I’ve studied the cultures and civilizations of the ANE. I assure you that there is so much to know about this stuff that only a tiny handful of people can actually claim any expertise. I’m not one of them. However, I did my best to examine the materials I could access. Part of the problem is that experts didn’t often address things from the angle I’m taking here, so it’s a lot of estimation and best guesses.
Abraham appears to have been Akkadian. That’s not a race, but a culture and language background. They were sometimes among the nobility of the Sumerian Empire, but the one slender thread that ties Ur with Harran is they both had temples to Sin, the moon god. Whatever it is his father did for a living, Abraham’s life was likely attached to a level of scholarship that was common in temple communities. Keep in mind that temples in those days could be like major corporations in a sense, with folks doing all kinds of work within the community.
At any rate, Abraham was wealthy enough to be nobility, and educated enough to be fluent in Aramaic, which held the place that English does in our world today. It wasn’t necessarily the native tongue of many, but very efficient for commerce and communications, and it seemed like everyone who was anyone could use it.
We aren’t told much about how God managed to get his attention. Whatever it was, Abraham was able to exercise a kind of otherworldly faith that might have been more common in his day, but certainly not today. After his father Terah moved the entire extended family household to Harran, Abraham was told to become a tent-dwelling nomad in another land altogether. This would have been a major demand we can scarcely comprehend from this distance. It meant become the kind of man his entire civilization hated. Just the circumcision alone was considered barbaric and despicable by everyone Abraham knew.
His descendants managed to hang onto at least some of his culture and intellectual background. However, it’s a good bet that Abraham was selective about what he passed on, in order that they not have to struggle over the same things he did.

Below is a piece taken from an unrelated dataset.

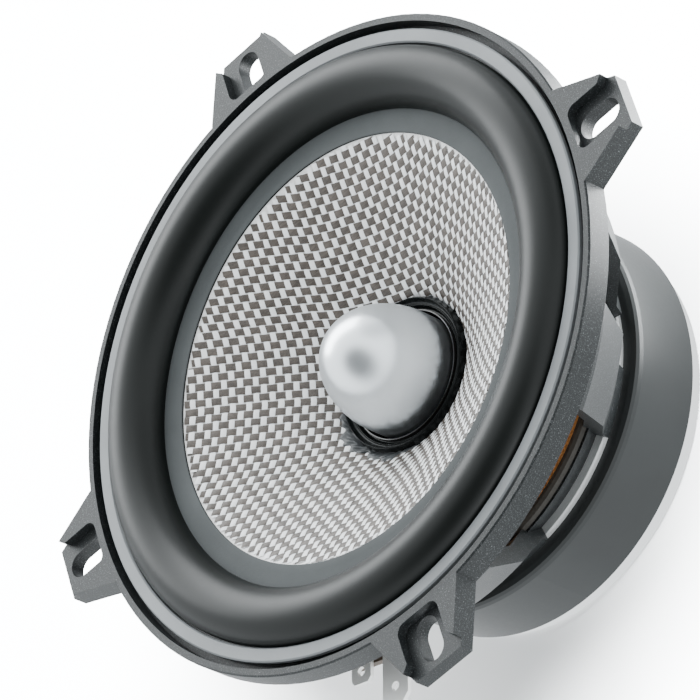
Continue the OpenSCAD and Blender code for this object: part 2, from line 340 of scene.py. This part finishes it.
def thread_mat(name, lo_col, hi_col, angle, rough):
    """Glass threads: fine streaks that run along the thread."""
    m, n, l, b = new_mat(name)
    v = coords(n, l, (1, 0.06, 1), (0, 0, -angle))
    f = tex_noise(n, l, 5200, 3, 0.65, v)
    v2 = coords(n, l)
    f2 = tex_noise(n, l, 300, 3, 0.6, v2)
    ad = n.new("ShaderNodeMath"); ad.operation = "MULTIPLY_ADD"
    l.new(f2, ad.inputs[0]); ad.inputs[1].default_value = 0.4
    mh = n.new("ShaderNodeMath"); mh.operation = "MULTIPLY"; mh.inputs[1].default_value = 0.6
    l.new(f, mh.inputs[0]); l.new(mh.outputs[0], ad.inputs[2])
    col = ramp(n, l, ad.outputs[0], [(0.3, lo_col), (0.65, hi_col)])
    l.new(col, b.inputs["Base Color"])
    b.inputs["Roughness"].default_value = rough
    bump(n, l, f, 0.4, 0.00008, b)
    return m


def tinsel(name):
    m, n, l, b = new_mat(name)
    c = n.new("ShaderNodeTexCoord")
    w = n.new("ShaderNodeTexWave")
    w.inputs["Scale"].default_value = 900
    w.inputs["Distortion"].default_value = 1.5
    w.bands_direction = "DIAGONAL"
    l.new(c.outputs["Object"], w.inputs["Vector"])
    col = ramp(n, l, w.outputs["Fac"], [(0.2, (0.22, 0.11, 0.045)), (0.8, (0.62, 0.38, 0.18))])
    l.new(col, b.inputs["Base Color"])
    b.inputs["Metallic"].default_value = 0.7
    rough_range(n, l, w.outputs["Fac"], 0.55, 0.32, b)
    bump(n, l, w.outputs["Fac"], 0.8, 0.00015, b)
    return m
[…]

Then we jump to the time when Moses rises up in Pharaoh’s household with an Egyptian education. He needs to get reacquainted with the “wandering Aramaean” culture. So God had him chased out into the wilderness where he spent 40 years with Jethro, whose identity is a little hard to nail down. He’s also called Reuel (a title, “Friend of God”) and Hobab in some texts. He apparently is a priest of the same God Abraham served, and so was able to teach Moses all the ways of the wandering Aramaeans, as well as the God of Abraham.
We can speculate, and perhaps justify piecing together hints about an enduring lore, a knowledge of God under the name “El” (usually combined with other honorifics). Balaam certainly knew what was contained in the Covenant of Noah, and apparently much more. He recognized the Kenites on sight (Numbers 24:21) and knew their religion. We get the impression that this “El” was also the national deity of the Kenites, though we hardly know where they come from. All we know is that they mixed with Israel throughout the Exodus and Conquest, and lived among them in the Promised Land.
It was to Moses that El revealed Himself as Yahweh/Jehovah.
Up through the reign of King Hezekiah, the knowledge of God grew and became rather firm in the hearts of Judah, at least. Granted, such knowledge of the lore and history was more common among the upper classes, but plenty of peasants seemed to have a solid faith in God. It’s one thing to have the knowledge in your head, but it’s another to be driven by what your heart can grasp without your head.
Then came that awful reign of Manasseh, when the written copies of the Covenant were lost or destroyed. King Josiah did his best to seize upon the one copy found in the foundation of the Temple, but it’s a simple and obvious fact that the people as a whole had lost much. The reforms of Josiah simply did not have time to take root and change the people back into what they once were. A certain amount of their identity was forever lost.
When the Exile came, the whole nation suffered a one-two punch (Babylon and Persia) that really put a big kink in their assumptions about reality. Both empires brought into the mix a strong element of money-grubbing that simply wasn’t part of the Hebrew culture. At the same time, we can’t simply call it materialism, because it doesn’t quite fit that label. It was frankly religious in nature. However, it did move the Judeans closer to materialism. The people building the Second Temple were struggling against a deficit in awareness of what God could do, and that depth of profound trust and commitment.
So during the Restoration, we see the people slipping constantly into a somewhat materialistic frame of mind. Then comes the conquest of Alexander the Great. While the Judeans rejected the external trappings of Hellenistic culture (loose morals), they did buy into the Aristotelian intellectual assumptions of Hellenism. Thus, we have the birth of Judaism: All the trappings of Hebrew culture, but none of the intellectual assumptions from the ancient Hebrew nomads.
This was the birth of legalism. It’s not quite the best of Hellenism with its high artistry, and definitely not the depth of Hebrew mysticism. It turns the mystical symbolism of the Pentateuch into a rule book over which semantic gamesmanship is actually encouraged.
It’s no wonder so many Jews choked on the claims of Jesus. You’ll notice they weren’t uniformly dead to faith, but it was rather rare. This is part of how we know that genuine faith is a miracle of God. But once that miracle comes to our awareness, we have an awful lot to reclaim.